In Q2 2021, Uniti Group reported total revenue of $268m and adjusted EBITDA of $216m. Therefore, on an annualized basis, these figures equate to revenue of $1.07bn and adjusted EBITDA of $863m.
During Uniti Group’s Q2 2021 conference call, the company highlighted what it views as a “material disconnect between how the public market values Uniti’s equity” and its intrinsic valuation. The company deems that its Uniti Fiber and non-Windstream operations at Uniti Leasing should command a 15x to 20x cash flow multiple.
Applying the mid-point of this valuation range (i.e., 17.5x) to Uniti’s 2021 Non-Windstream Adjusted EBITDA of $160m (Outlook), generates a valuation for the Non-Windstream Asset Value of $2.8bn. In turn, this implies a valuation for the remaining Windstream Master Leases of $4.8bn. Based on Uniti’s 2021 Remaining Adjusted EBITDA of $692m (Outlook), this indicates that Uniti’s Windstream Master Leases are being valued at a 14.4% yield or a 6.9x cash flow multiple.
Overall, the Windstream Master Leases’ implied 6.9x cash flow multiple compares to an 11.1x implied cash flow multiple from third-party valuations that Uniti has received. Additionally, Uniti Group highlights valuation benchmarks from public peers with cash flow multiples between 14.3x and 20.0x (see above).
At these comparable valuation ranges, Uniti’s implied share price would be between $20 to $30 per share. Therefore, Uniti’s analysis of its intrinsic valuation may be in-part why press reports also noted that discussions of an acquisition of Uniti Group at $15 per share “recently stalled over price”. Thus, the company likely desires a better offer.
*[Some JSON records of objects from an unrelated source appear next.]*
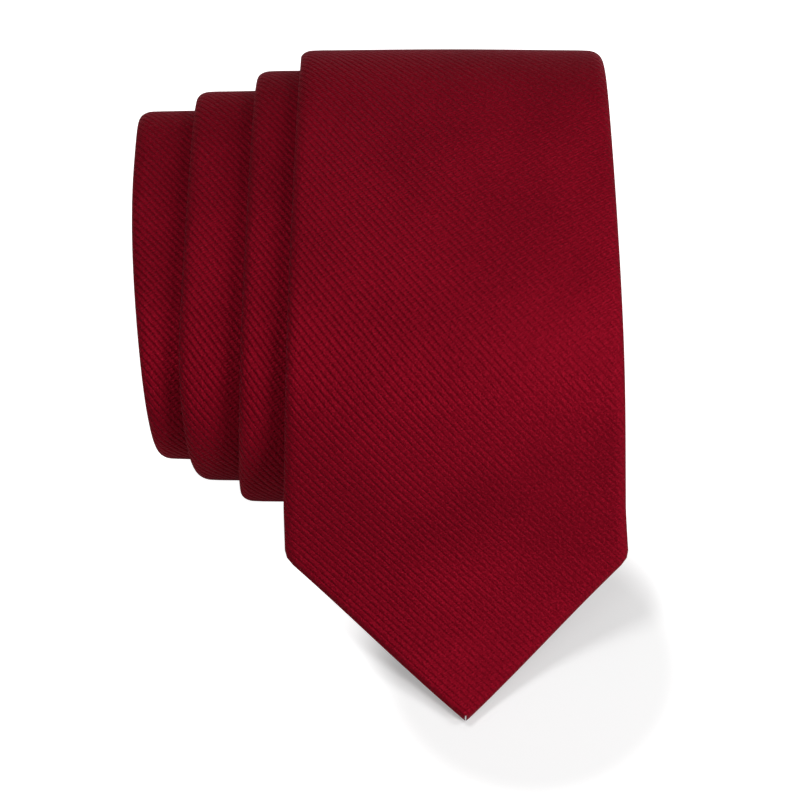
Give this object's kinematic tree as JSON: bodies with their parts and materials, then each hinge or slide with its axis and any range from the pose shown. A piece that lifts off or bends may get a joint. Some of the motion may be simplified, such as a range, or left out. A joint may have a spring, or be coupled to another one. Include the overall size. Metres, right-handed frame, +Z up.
{
  "type": "necktie",
  "caption": "Slim necktie rolled up for display, the turns stepped to one side and the wide end sloping down to the table",
  "frame": {"origin": "on the table under the roll, on the front blade's centre line and midway along the flat bottom run", "axes": "+X to the right along the roll's axis, +Y away from the pointed end, +Z up from the table"},
  "size_m": [0.1018, 0.1461, 0.0586],
  "materials": {
    "silk": "burgundy ribbed silk twill with a soft satin sheen",
    "lining": "smooth dark red lining cloth",
    "interlining": "undyed brushed wool blend",
    "thread": "burgundy sewing thread",
    "label": "plain black woven satin label with no text",
    "tag": "plain off-white printed-tape tag with no text"
  },
  "bodies": {
    "outer_turn": {"shell_outer_turn": "silk", "interlining_outer_turn": "interlining", "slip_stitch_outer_turn": "thread", "keeper_loop": "silk", "keeper_loop_tack_left": "thread", "keeper_loop_tack_right": "thread"},
    "front_blade": {"shell_front_blade": "silk", "interlining_front_blade": "interlining", "slip_stitch_front_blade": "thread", "tipping_wide_end": "lining", "bar_tack_wide_end": "thread", "label": "label", "label_tack_left": "thread", "label_tack_right": "thread", "care_tag": "tag"},
    "turn_2": {"shell_turn_2": "silk", "interlining_turn_2": "interlining", "slip_stitch_turn_2": "thread"},
    "turn_3": {"shell_turn_3": "silk", "interlining_turn_3": "interlining", "slip_stitch_turn_3": "thread"},
    "core": {"shell_turn_4": "silk", "shell_neck": "silk", "shell_tail": "silk", "interlining_core": "interlining", "slip_stitch_core": "thread", "piecing_seam_front": "thread", "piecing_seam_rear": "thread", "tipping_tail": "lining", "bar_tack_tail": "thread"}
  },
  "joints": [
    {"name": "blade_lift", "type": "hinge", "parent": "outer_turn", "child": "front_blade", "pos_m": [0, 0, 0.0586], "axis": [-1, 0, 0], "range_deg": [0, 75]},
    {"name": "turn_2_slide", "type": "slide", "parent": "outer_turn", "child": "turn_2", "axis": [1, 0, 0], "range_m": [-0.006, 0.01]},
    {"name": "turn_3_slide", "type": "slide", "parent": "turn_2", "child": "turn_3", "axis": [1, 0, 0], "range_m": [-0.006, 0.01]},
    {"name": "core_slide", "type": "slide", "parent": "turn_3", "child": "core", "axis": [1, 0, 0], "range_m": [-0.006, 0.01]}
  ]
}
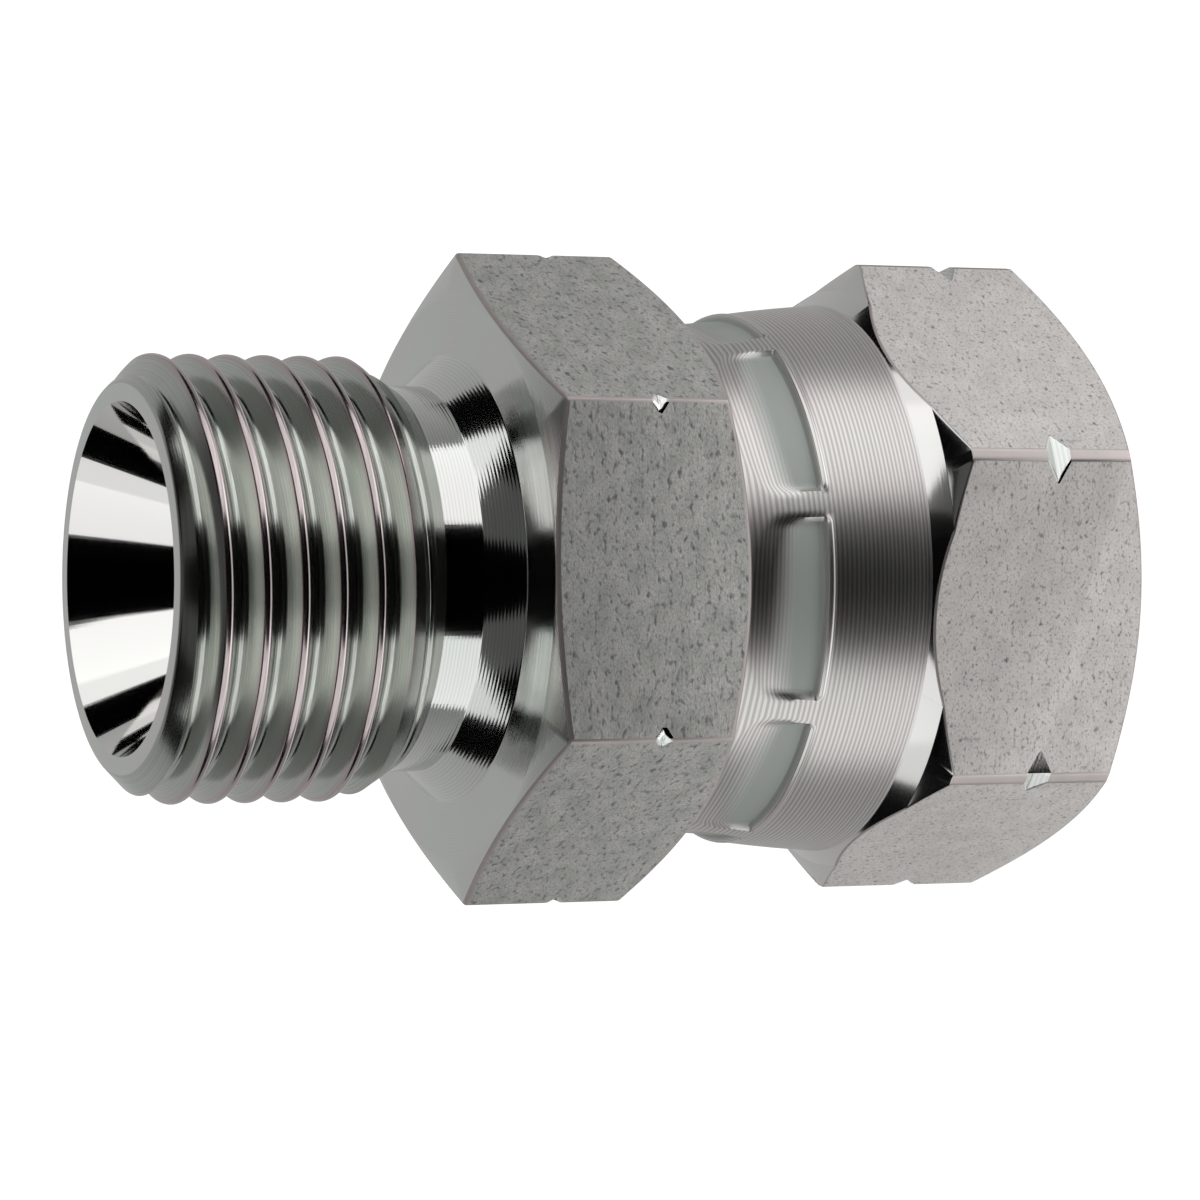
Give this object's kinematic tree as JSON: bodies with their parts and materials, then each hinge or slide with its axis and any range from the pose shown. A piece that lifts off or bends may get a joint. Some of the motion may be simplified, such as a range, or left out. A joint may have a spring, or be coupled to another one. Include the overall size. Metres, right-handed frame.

Windstream Holdings – Overview
Windstream is a provider of managed network communications for enterprises across the United States. Additionally, Windstream offers broadband, voice, and video services to consumers and small businesses primarily in rural areas of 18 states. Specifically, as of Q2 2021, Windstream has 1.1 million consumer broadband customers.
Finally, Windstream supplies core transport solutions on its local and long-haul fiber network.
In Q2 2021, Windstream reported total revenue of $1.12bn and adjusted EBITDA of $281.6m. Therefore, on an annualized basis, these figures imply revenue of $4.5bn and adjusted EBITDA of $1.13bn. Additionally, Windstream disclosed net debt of $2bn as of June 30, 2021.
Recent local exchange carrier (LEC) precedent M&A transactions, such as Apollo Global Management’s agreement to acquire Lumen Technologies’ incumbent local exchange carrier (ILEC) operations in 20 states, have traded at EV/EBITDA multiples of ~5.5x. Applying a 5.5x EBITDA multiple to Windstream’s business, would peg the company at an enterprise value of ~$6.2bn.